--- Start Data segment ---
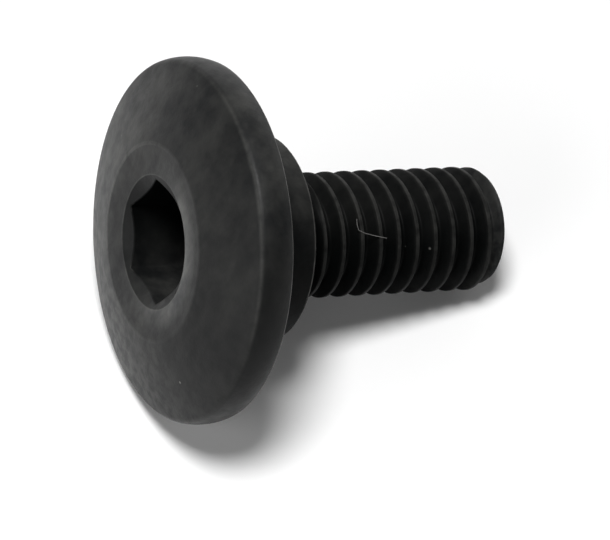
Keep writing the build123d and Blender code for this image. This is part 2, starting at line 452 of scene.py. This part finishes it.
def black_oxide_steel(name, index):
    """Hot black oxide on forged steel. The skin is matt and cloudy, near black where it is thick,
    greyer where the grey share paints it, which is partly rubbing and partly painted light and
    reflection, and lighter on the edges, partly steel showing through and partly painted highlight.
    Its index is well below that of solid oxide as the skin is porous; the second copy, with a lower
    index, reflects less and so paints shade."""
    material = new_material(name)
    place = add_node(material, "ShaderNodeTexCoord").outputs["Object"]
    millimetres = add_node(material, "ShaderNodeVectorMath", {"operation": "SCALE"},
                           {0: place, "Scale": 1000}).outputs[0]

    # Patterns in the skin: clouds, mottle, grain and strokes that lean across the head
    clouds = add_node(material, "ShaderNodeTexNoise", {}, {
        "Vector": millimetres, "Scale": 1 / CLOUD_SIZE, "Detail": 3, "Roughness": 0.5}).outputs["Fac"]
    patches = add_node(material, "ShaderNodeTexNoise", {}, {
        "Vector": millimetres, "Scale": 1 / PATCH_SIZE, "Detail": 4, "Roughness": 0.6}).outputs["Fac"]
    grain = add_node(material, "ShaderNodeTexNoise", {}, {
        "Vector": millimetres, "Scale": 1 / GRAIN_SIZE, "Detail": 2, "Roughness": 0.5}).outputs["Fac"]
    leaning = add_node(material, "ShaderNodeMapping", {}, {
        "Vector": millimetres, "Rotation": (radians(-38), 0, 0),
        "Scale": (1 / STROKE_W, 1 / STROKE_W, 1 / STROKE_L)}).outputs[0]
    strokes = add_node(material, "ShaderNodeTexNoise", {}, {
        "Vector": leaning, "Scale": 1, "Detail": 3, "Roughness": 0.55}).outputs["Fac"]
    cloud_share = add_node(material, "ShaderNodeMapRange", {}, {
        "Value": clouds, "From Min": 0.35, "From Max": 0.65}).outputs[0]
    patch_share = add_node(material, "ShaderNodeMapRange", {}, {
        "Value": patches, "From Min": 0.41, "From Max": 0.59}).outputs[0]
    stroke_share = add_node(material, "ShaderNodeMapRange", {}, {
        "Value": strokes, "From Min": 0.4, "From Max": 0.68}).outputs[0]

    # The mottle is strongest low down, where the rim has rubbed on the bench
    height = add_node(material, "ShaderNodeSeparateXYZ", {}, {0: millimetres}).outputs["Z"]
    patch_weight = add_node(material, "ShaderNodeMapRange", {}, {
        "Value": height, "From Min": 6.0, "From Max": 2.0, "To Min": 0.12, "To Max": 0.75}).outputs[0]
    mottled = add_node(material, "ShaderNodeMix", {}, {
        0: 0.5, 2: cloud_share, 3: stroke_share}).outputs[0]
    mottled = add_node(material, "ShaderNodeMix", {}, {
        0: patch_weight, 2: mottled, 3: patch_share}).outputs[0]

    # Black skin, painted grey by the grey share (partly rubbing, partly painted light), then lighter on
    # the edges: worn steel and painted highlight
    skin = add_node(material, "ShaderNodeMix", {"data_type": "RGBA"}, {
        0: cloud_share, 6: colour("#020303"), 7: colour("#060707")}).outputs[2]
    grey = add_node(material, "ShaderNodeMix", {"data_type": "RGBA"}, {
        0: mottled, 6: colour("#202122"), 7: colour("#454543")}).outputs[2]
    rub_and_light_share = add_node(
        material, "ShaderNodeAttribute", {"attribute_name": "rub_and_painted_light"}).outputs["Fac"]
    rubbed_and_lit_grey = add_node(material, "ShaderNodeMix", {"data_type": "RGBA", "clamp_factor": False}, {
        0: rub_and_light_share, 6: skin, 7: grey}).outputs[2]
    # Edges lighter: partly worn steel, partly painted highlight.
    wear_and_highlight = add_node(material, "ShaderNodeAttribute", {"attribute_name": "wear_and_highlight"}).outputs["Fac"]
    uneven = add_node(material, "ShaderNodeMapRange", {}, {
        "Value": patches, "From Min": 0.35, "From Max": 0.6, "To Min": 0.35, "To Max": 1.0}).outputs[0]
    broken = add_node(material, "ShaderNodeMath", {"operation": "MULTIPLY"}, {
        0: wear_and_highlight, 1: uneven}).outputs[0]
    edged = add_node(material, "ShaderNodeMix", {"data_type": "RGBA"}, {
        0: broken, 6: rubbed_and_lit_grey, 7: colour("#4c4c4a")}).outputs[2]

    # Dust: a speck in the middle of a few cells
    cells = add_node(material, "ShaderNodeTexVoronoi", {}, {
        "Vector": millimetres, "Scale": 1 / SPECK_SPACING}).outputs
    near = add_node(material, "ShaderNodeMapRange", {}, {
        "Value": cells["Distance"],
        "From Min": SPECK_R / SPECK_SPACING, "From Max": SPECK_R / SPECK_SPACING / 3}).outputs[0]
    chosen = add_node(material, "ShaderNodeSeparateColor", {}, {0: cells["Color"]}).outputs[0]
    chosen = add_node(material, "ShaderNodeMapRange", {}, {
        "Value": chosen, "From Min": 0.55, "From Max": 0.9}).outputs[0]
    dust = add_node(material, "ShaderNodeMath", {"operation": "MULTIPLY"}, {
        0: near, 1: chosen}).outputs[0]
    dusty = add_node(material, "ShaderNodeMix", {"data_type": "RGBA"}, {
        0: dust, 6: edged, 7: colour("#6e6d6a")}).outputs[2]

    # Matt, a little smoother where the patches are rubbed, over faint lumps and grain
    matt = add_node(material, "ShaderNodeMapRange", {}, {
        "Value": patches, "From Min": 0.3, "From Max": 0.7, "To Min": 0.52, "To Max": 0.42}).outputs[0]
    lumps = add_node(material, "ShaderNodeBump", {}, {
        "Height": patches, "Strength": 0.5, "Distance": LUMP_H / 1000}).outputs[0]
    grainy = add_node(material, "ShaderNodeBump", {}, {
        "Height": grain, "Strength": 0.4, "Distance": GRAIN_H / 1000, "Normal": lumps}).outputs[0]
    steel = add_node(material, "ShaderNodeBsdfPrincipled", {}, {
        "Base Color": dusty, "Roughness": matt, "Normal": grainy, "IOR": index})
    add_node(material, "ShaderNodeOutputMaterial", {}, {"Surface": steel.outputs[0]})
    return material


screw_mesh.materials.append(black_oxide_steel("head_black_oxide", 1.25))
# The second copy's lower index makes it reflect less: painted shade on the socket's inside and behind
# the bearing face.
screw_mesh.materials.append(black_oxide_steel("shaded_black_oxide", 1.12))
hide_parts("screw")
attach(screw, "root")


# Lint. A short pale cotton fibre, picked up from a cloth, that clings to the crests of the
# thread by itself. It is swept as a thin closed tube.
FIBRE_R = 0.022
FIBRE_SIDES = 6
FIBRE_PLACES = [         # degrees from straight up, and distance from the top of the head
    (30, 9.3),
    (35, 9.28),
    (40, 9.33),
    (43, 9.65),
    (46, 10.25),
    (48.5, 10.85),
]
fibre_arm = major_r + FIBRE_R / 2
places = [Vector((fibre_arm * cos(radians(turn)), fibre_arm * sin(radians(turn)), z))
          for turn, z in FIBRE_PLACES]
mesh = bmesh.new()
rings = []
for index, place in enumerate(places):
    ahead = places[min(index + 1, len(places) - 1)] - places[max(index - 1, 0)]
    outward = Vector((place.x, place.y, 0)).normalized()
    across = ahead.cross(outward).normalized()
    angles = [2 * pi * side / FIBRE_SIDES for side in range(FIBRE_SIDES)]
    spokes = [outward * cos(angle) + across * sin(angle) for angle in angles]
    rings.append([mesh.verts.new(place + spoke * FIBRE_R) for spoke in spokes])
for ring, following in zip(rings, rings[1:]):
    for side in range(FIBRE_SIDES):
        after = (side + 1) % FIBRE_SIDES
        mesh.faces.new([ring[side], ring[after], following[after], following[side]])
mesh.faces.new(rings[0])
mesh.faces.new(rings[-1])
bmesh.ops.recalc_face_normals(mesh, faces=mesh.faces)
mesh.transform(Matrix.Translation(head_top) @ lying @ to_metres)
fibre_mesh = bpy.data.meshes.new("lint_fibre")
mesh.to_mesh(fibre_mesh)
mesh.free()
fibre = bpy.data.objects.new("lint_fibre", fibre_mesh)
bpy.context.scene.collection.objects.link(fibre)

LINT_PATCH = 0.4         # change of tone along the fibre, millimetres


def pale_cotton_lint():
    """Cotton lint, matt, a little uneven along its length."""
    material = new_material("pale_cotton_lint")
    place = add_node(material, "ShaderNodeTexCoord").outputs["Object"]
    uneven = add_node(material, "ShaderNodeTexNoise", {}, {
        "Vector": place, "Scale": 1000 / LINT_PATCH, "Detail": 2}).outputs["Fac"]
    lint_colour = add_node(material, "ShaderNodeMix", {"data_type": "RGBA"}, {
        0: uneven, 6: colour("#3a3a39"), 7: colour("#777674")}).outputs[2]
    lint = add_node(material, "ShaderNodeBsdfPrincipled", {}, {
        "Base Color": lint_colour, "Roughness": 0.9, "IOR": 1.3})
    add_node(material, "ShaderNodeOutputMaterial", {}, {"Surface": lint.outputs[0]})
    return material


fibre_mesh.materials.append(pale_cotton_lint())
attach(fibre, "root")


# Floor. A sheet of matt white paper, wide enough to run out of every view. The screw lies on
# it and casts its shadow there.
FLOOR_SIZE = 3.0
mesh = bmesh.new()
bmesh.ops.create_grid(mesh, x_segments=4, y_segments=4, size=FLOOR_SIZE / 2)
floor_mesh = bpy.data.meshes.new("white_floor")
mesh.to_mesh(floor_mesh)
mesh.free()
floor = bpy.data.objects.new("white_floor", floor_mesh)
bpy.context.scene.collection.objects.link(floor)


def matt_white_paper():
    """Matt white paper. The camera sees it a little whiter than it lights the screw, so that it
    reads as a plain white ground outside the shadow."""
    material = new_material("matt_white_paper")
    rays = add_node(material, "ShaderNodeLightPath").outputs
    seen = add_node(material, "ShaderNodeMath", {"operation": "MAXIMUM"}, {
        0: rays["Is Camera Ray"], 1: rays["Is Glossy Ray"]}).outputs[0]
    seen = add_node(material, "ShaderNodeMath", {"operation": "MAXIMUM"}, {
        0: seen, 1: rays["Is Transmission Ray"]}).outputs[0]
    paper_colour = add_node(material, "ShaderNodeMix", {"data_type": "RGBA"}, {
        0: seen, 6: colour("#e8e8e8"), 7: colour("#ffffff")}).outputs[2]
    paper = add_node(material, "ShaderNodeBsdfDiffuse", {}, {"Color": paper_colour})
    add_node(material, "ShaderNodeOutputMaterial", {}, {"Surface": paper.outputs[0]})
    return material


floor_mesh.materials.append(matt_white_paper())


# Light. A soft box overhead is the key. A white wall stands on the left, which the head hides
# from the thread, with low ones behind and on the right. The side of the camera is dark.
LOOK_AT = Vector((0, 0, 0.008))


def soft_box(name, place, width, height, power):
    lamp = bpy.data.lights.new(name, "AREA")
    lamp.shape = "ELLIPSE"
    lamp.size = width
    lamp.size_y = height
    lamp.energy = power
    box = bpy.data.objects.new(name, lamp)
    box.location = place
    box.rotation_euler = (LOOK_AT - Vector(place)).to_track_quat("-Z", "Y").to_euler()
    bpy.context.scene.collection.objects.link(box)


soft_box("ceiling_light", (-0.05, -0.07, 0.48), width=0.16, height=0.16, power=2.1)
soft_box("left_wall", (-0.47, -0.15, 0.2), width=0.7, height=0.4, power=1.35)
soft_box("back_wall", (0.2, 0.5, 0.12), width=1.0, height=0.24, power=0.9)
soft_box("right_wall", (0.5, 0.1, 0.12), width=0.6, height=0.24, power=0.2)
room = bpy.data.worlds.new("white_room")
room.use_nodes = True
room_light = room.node_tree.nodes["Background"].inputs
room_light["Color"].default_value = colour("#ffffff")
room_light["Strength"].default_value = 0.04
bpy.context.scene.world = room


# Camera. It looks down on the screw from the side of its head, with a long lens. Its place is
# given from the top of the head, in millimetres.
AZIMUTH = radians(-21.5)
ELEVATION = radians(51.18)
DISTANCE = 193.9
HEAD_LEFT = 7.0768       # how far left of the picture's middle the top of the head lies
HEAD_UP = 1.2753         # and how far above it
FOCAL_PIXELS = 4200
IMAGE_WIDTH = 610
SENSOR_WIDTH = 36.0

right = Vector((cos(AZIMUTH), sin(AZIMUTH), 0))
back = Vector((sin(AZIMUTH) * cos(ELEVATION), -cos(AZIMUTH) * cos(ELEVATION), sin(ELEVATION)))
up = back.cross(right)
camera_data = bpy.data.cameras.new("camera")
camera_data.sensor_width = SENSOR_WIDTH
camera_data.lens = FOCAL_PIXELS * SENSOR_WIDTH / IMAGE_WIDTH
camera_data.clip_start = 0.01
camera_data.clip_end = 10
camera = bpy.data.objects.new("camera", camera_data)
camera.matrix_world = Matrix((right, up, back)).transposed().to_4x4()
camera.location = head_top + (right * HEAD_LEFT - up * HEAD_UP + back * DISTANCE) / 1000
bpy.context.scene.collection.objects.link(camera)
bpy.context.scene.camera = camera
bpy.context.scene.view_settings.view_transform = "Standard"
--- End Data segment ---
• [Written task]:
Copy each line above that contains the word "scene".

• [Written response]:
Keep writing the build123d and Blender code for this image. This is part 2, starting at line 452 of scene.py. This part finishes it.
bpy.context.scene.collection.objects.link(fibre)
bpy.context.scene.collection.objects.link(floor)
    bpy.context.scene.collection.objects.link(box)
bpy.context.scene.world = room
bpy.context.scene.collection.objects.link(camera)
bpy.context.scene.camera = camera
bpy.context.scene.view_settings.view_transform = "Standard"